Kenneth Goldsmith with Christian Bök
In conjunction with Postscript
, artists included in the exhibition will participate in a conversation about aspects of their respective practices.
Experimental poets Kenneth Goldsmith and Christian Bök are two of the earliest founders of the conceptual writing movement. They will discuss an unofficial history and overview of conceptual literature, concluding with a reading and presentation of a range of conceptual texts.
Kenneth Goldsmith is the author of eleven books of poetry, notably Fidget
(2003) and his American trilogy The Weather
(2007), and Sports
(2008). He is founding editor of the online archive UbuWeb
and the editor of I’ll Be Your Mirror: The Selected Andy Warhol Interviews
, which was the basis for the opera Trans-Warhol
, which premiered in Geneva in 2007. He teaches writing at The University of Pennsylvania, where he is a senior editor of PennSound
, an online poetry archive. He held The Anschutz Distinguished Fellow Professorship in American Studies at Princeton University for 2009–10 and received the Qwartz Electronic Music Award in Paris in 2009. In May 2011, he was invited to read at President Obama's A Celebration of American Poetry
at The White House, where he also held a poetry workshop with First Lady Michelle Obama. In 2011, he co-edited Against Expression: An Anthology of Conceptual Writing
, and published a book of essays entitled Uncreative Writing: Managing Language in the Digital Age
. Goldsmith participated in dOCUMENTA(13) in Kassel, Germany, 2012. He was appointed the Museum of Modern Art’s first Poet Laureate in 2013.

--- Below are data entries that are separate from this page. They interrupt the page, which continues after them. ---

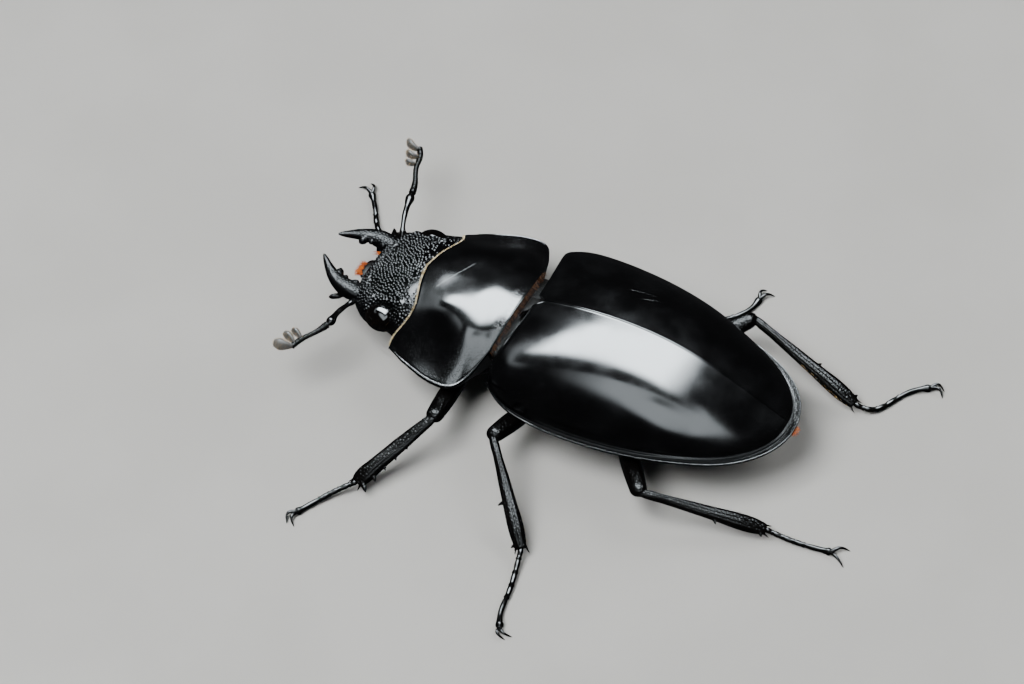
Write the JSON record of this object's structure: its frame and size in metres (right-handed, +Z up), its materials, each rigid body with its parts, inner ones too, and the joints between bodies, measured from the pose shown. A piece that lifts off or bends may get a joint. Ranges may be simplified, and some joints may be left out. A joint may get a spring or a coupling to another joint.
{
  "type": "female stag beetle, still life-size model",
  "caption": "Glossy black female stag beetle standing on spread legs, with short toothed jaws, a pitted head, elbowed feelers and smooth wing cases.",
  "frame": {"origin": "middle of the whole animal's footprint, on the floor under its feet", "axes": "+X to the beetle's left, +Y toward its tail, +Z up"},
  "size_m": [0.0434, 0.0554, 0.0105],
  "materials": {
    "shell": "mirror-glossy black shell with very fine scratches and points",
    "head_shell": "glossy black shell, densely and coarsely pitted",
    "leg": "satin black shell with coarse points and lengthwise ridges",
    "eye": "very dark brown, smooth and glossy, finely faceted",
    "belly": "satin black-brown shell with fine points",
    "feeler": "black glossy stalk, grey velvety leaves at the club",
    "mouth": "dark brown, with an orange-brown brush of bristles",
    "hair": "golden to orange-brown bristles"
  },
  "bodies": {
    "root": {"abdomen": "belly", "antenna_left": "feeler", "antenna_right": "feeler", "coxa_front_left": "leg", "coxa_front_right": "leg", "coxa_hind_left": "leg", "coxa_hind_right": "leg", "coxa_mid_left": "leg", "coxa_mid_right": "leg", "elytron_left": "shell", "elytron_right": "shell", "eye_left": "eye", "eye_right": "eye", "femur_front_left": "leg", "femur_front_right": "leg", "femur_hind_left": "leg", "femur_hind_right": "leg", "femur_mid_left": "leg", "femur_mid_right": "leg", "head": "head_shell", "labrum": "mouth", "mandible_left": "head_shell", "mandible_right": "head_shell", "palp_left": "mouth", "palp_right": "mouth", "pronotum": "shell", "prosternum": "belly", "scutellum": "shell", "sternum": "belly", "tarsus_front_left": "leg", "tarsus_front_right": "leg", "tarsus_hind_left": "leg", "tarsus_hind_right": "leg", "tarsus_mid_left": "leg", "tarsus_mid_right": "leg", "tibia_front_left": "leg", "tibia_front_right": "leg", "tibia_hind_left": "leg", "tibia_hind_right": "leg", "tibia_mid_left": "leg", "tibia_mid_right": "leg"}
  },
  "joints": []
}
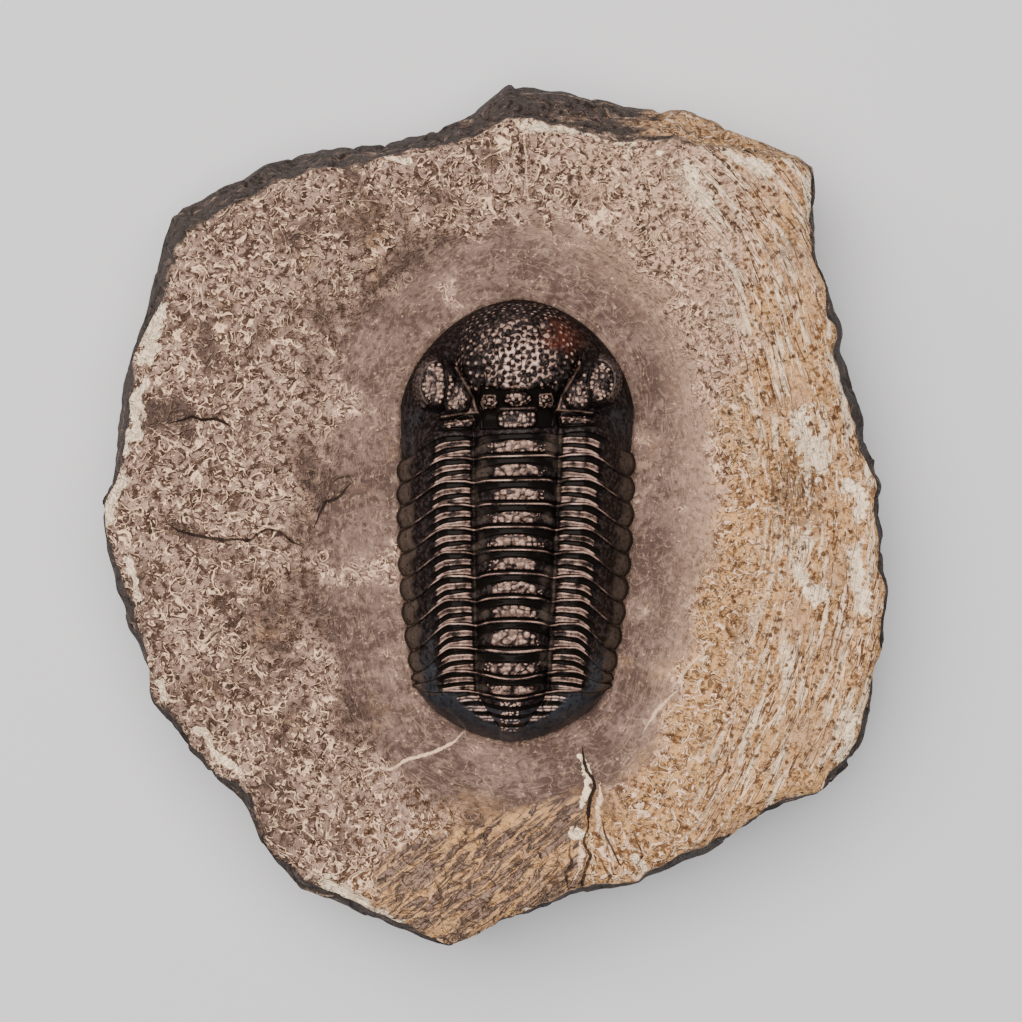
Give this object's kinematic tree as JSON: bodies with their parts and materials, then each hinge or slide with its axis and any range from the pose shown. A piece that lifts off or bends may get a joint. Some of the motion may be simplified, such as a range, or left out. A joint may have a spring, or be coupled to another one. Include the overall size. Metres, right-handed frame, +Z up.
{
  "type": "trilobite fossil on matrix",
  "caption": "Dark, glossy trilobite fossil standing proud in a carved moat on a rough tan limestone slab that lies flat.",
  "frame": {"origin": "bottom centre of the whole object's box, on the surface that it lies on", "axes": "+Y towards the animal's head, along the slab's longest side; +X to the right, seen from above; +Z up, out of the fossil's back"},
  "size_m": [0.091, 0.0998, 0.0317],
  "materials": {
    "limestone": "tan limestone, brushed smooth in the moat and rough-scribed outside it, with cream chips and slate-dark broken sides",
    "fossil_calcite": "near-black brown fossil calcite with a waxed gloss"
  },
  "bodies": {
    "root": {"matrix": "limestone", "cephalon": "fossil_calcite", "thoracic_segment_01": "fossil_calcite", "thoracic_segment_02": "fossil_calcite", "thoracic_segment_03": "fossil_calcite", "thoracic_segment_04": "fossil_calcite", "thoracic_segment_05": "fossil_calcite", "thoracic_segment_06": "fossil_calcite", "thoracic_segment_07": "fossil_calcite", "thoracic_segment_08": "fossil_calcite", "thoracic_segment_09": "fossil_calcite", "thoracic_segment_10": "fossil_calcite", "thoracic_segment_11": "fossil_calcite", "pygidium": "fossil_calcite"}
  },
  "joints": []
}
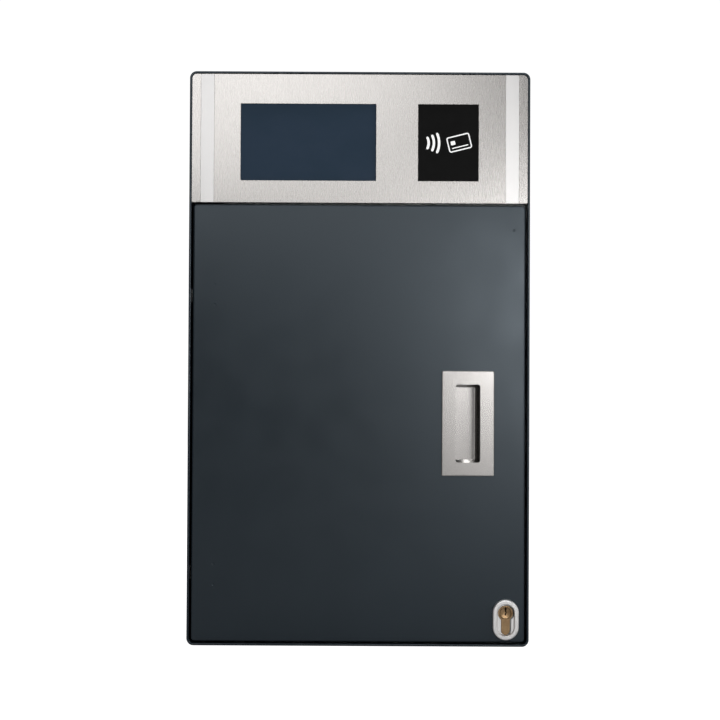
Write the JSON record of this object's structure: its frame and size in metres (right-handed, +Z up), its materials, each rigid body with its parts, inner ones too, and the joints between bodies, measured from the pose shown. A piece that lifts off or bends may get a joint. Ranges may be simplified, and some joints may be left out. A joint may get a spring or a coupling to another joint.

Christian Bök is the author of Eunoia
—a bestselling work of experimental literature, which won the Griffin Poetry Prize in 2002. He has created artificial languages for two television shows: Gene Roddenberry’s Earth: Final Conflict
and Peter Benchley’s Amazon
. Bök has earned many accolades for his virtuoso recitals of “sound-poems” (particularly Die Ursonate
by Kurt Schwitters) and he has performed lectures and readings at more then 200 venues around the world in the last four years. Bök is on the verge of finishing his current project entitled The Xenotext
—a work that requires him to engineer the genome of an unkillable bacterium so that the DNA of such an organism might become not only a durable archive that stores a poem for eternity, but also an operant machine that writes a poem in response. Bök teaches in the Department of English at the University of Calgary.